Eine Caritasschwester pflegt ihre Kranken, sie macht es mit ganzem Herzen. Das ist sehr gut. Sie folgt ihrer Berufung. Eine Karmelitin befolgt gut ihre Regel, sie ist eine heilige Nonne. Eine Lehrerin hält Unterricht, macht es gut, das ist genug. Für euch ist es nicht das Gleiche. Das Wesentliche eurer Berufung ist eine große Einheit in Gott bei allem, was ihr macht. Man muss glauben, dass ihr nicht nur für eure Heiligung hier seid, sondern für die der anderen. Ihr werdet die Heiligung der Seelen nur so weit erreichen, als ihr in der inneren Sammlung, im Gebet und in euren Handlungen mit Gott vereint sein werdet. Erfasst wohl den Augenblick des lieben Gottes. Er kommt nicht in der Verwirrung und der Unruhe, sondern in der Stille. Seid wie der Profet, der, nachdem er lange gegangen und müde war, dieses Gebet sprach: „Herr, ich sehe wohl, dass ich nicht besser bin als meine Väter; ich mache nichts Gutes. Ich bitte dich, ziehe meine Seele zu dir zurück, denn ich fühle, wenn ich lange auf dieser Erde bleibe, werde ich nichts, das zählt, für mich und auch nicht für die anderen machen.“ Als er sein Gebet beendet hatte, schlief er ein. Aber während seines Schlummers weckte ihn ein Engel und sagte ihm, er solle das Brot essen, das sich dort unter der Asche gebacken befand, und das Wasser zu trinken, das sich in einem Gefäß befand. Der Profet gehorchte, aß und trank und schlief wieder ein. Ein zweites Mal weckte ihn der Engel und sagte ihm, er solle mehr essen und trinken, denn er habe einen langen Weg zurückzulegen. Der Profet gehorchte ein zweites Mal. Dann erhielt er vom Engel den Befehl zum Berg Horeb zu gehen und dort auf den Besuch des Herrn zu warten. Dort angekommen, wartete er. Bald kam ein sehr starker Sturm auf, der Steine zerbracht und viele Bäume entwurzelte. Der Profet warf sich nieder und sagte: „Da ist der Herr.“ „Nein, das ist nicht der Herr,“ antwortete ihm eine Stimme. Kurz darauf bebte die Erde. Der Profet sagte wieder: „Da ist der Herr.“ „Nein,“ antwortete ihm die selbe Stimme, „das ist noch nicht der Herr.“ Ein drittes Mal wurde ein kaum wahrnehmbarer Hauch gefühlt und nun sagte ihm die Stimme: „Hier kommt der Herr, komm, bete ihn an.“ (vgl. 1 Kön 19,4-13).

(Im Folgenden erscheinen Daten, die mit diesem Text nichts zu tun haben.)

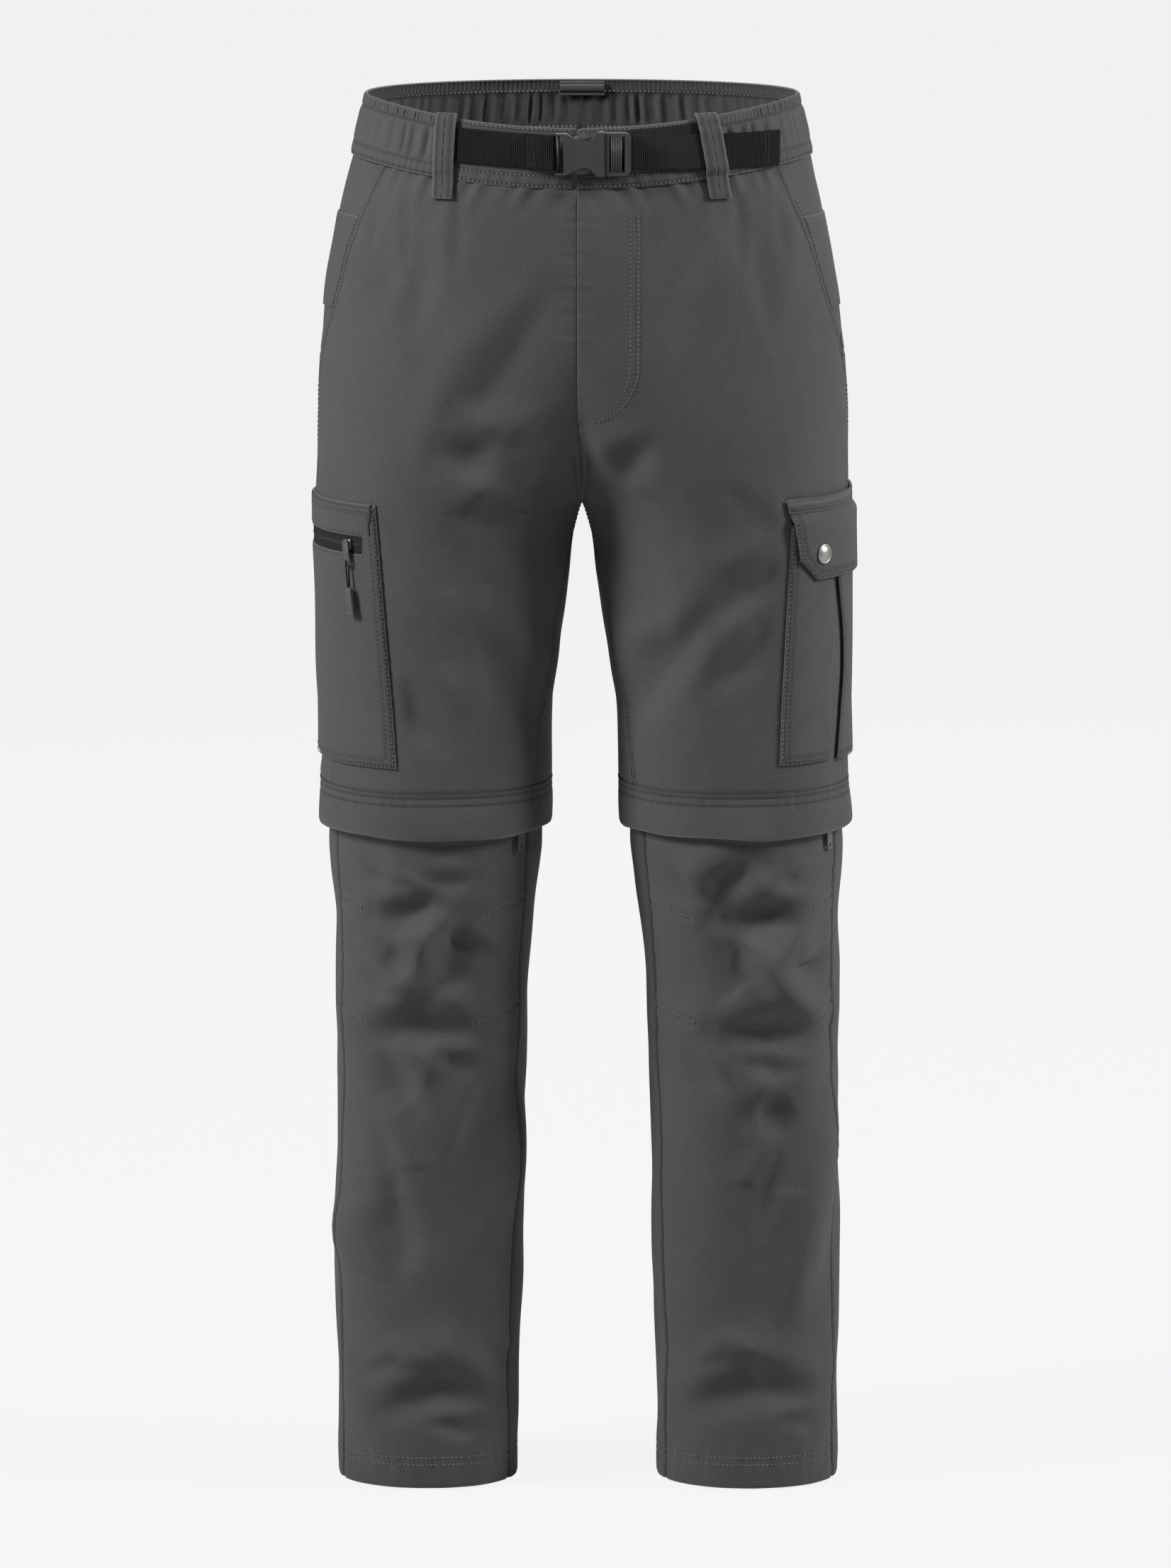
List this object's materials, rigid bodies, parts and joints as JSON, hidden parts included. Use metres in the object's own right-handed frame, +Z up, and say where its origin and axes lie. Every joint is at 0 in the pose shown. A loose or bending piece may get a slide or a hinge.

Meine Kinder, macht es wohl wie der Profet: Wartet auf den Besuch des Herrn nicht in der Unruhe des Sturms und des Erdbebens, sondern in der Sammlung und der Stille; dort werdet ihr den Herrn finden; hört gut auf seinen Hauch, ergreift ihn, und sobald ihr ihn empfangen habt, wird sogleich alles in euch die Sammlung, die Vereinigung mit Gott ausdrücken. Habt eine ernste, tief ernste Haltung.
Ihr müsst darauf gefasst sein, während der Exerzitien Ärger, Traurigkeit, Widerwärtigkeiten und Heimsuchungen zu haben, aber bereitet euch auch darauf vor, große Gnaden und reichliche Tröstungen zu empfangen. Der liebe Gott wird sie euch schicken, um euch auf die Arbeit, auf die Pflichten euerer Berufung vorzubereiten, um eure Kräfte zu erneuern.
Vor diesem Vortrag haben wir das Veni Creator (Komm, Schöpfer Geist) gebetet, um um den Geist Gottes zu bitten, dass er uns erleuchte, all unserer Schritte, unsere Gedanken, unsere Worte, unsere Handlungen lenke. Ruft ihn im Laufe des Tages oft an, meine Kinder, er kommt gern in die Seele einer Nonne, die ihn ruft.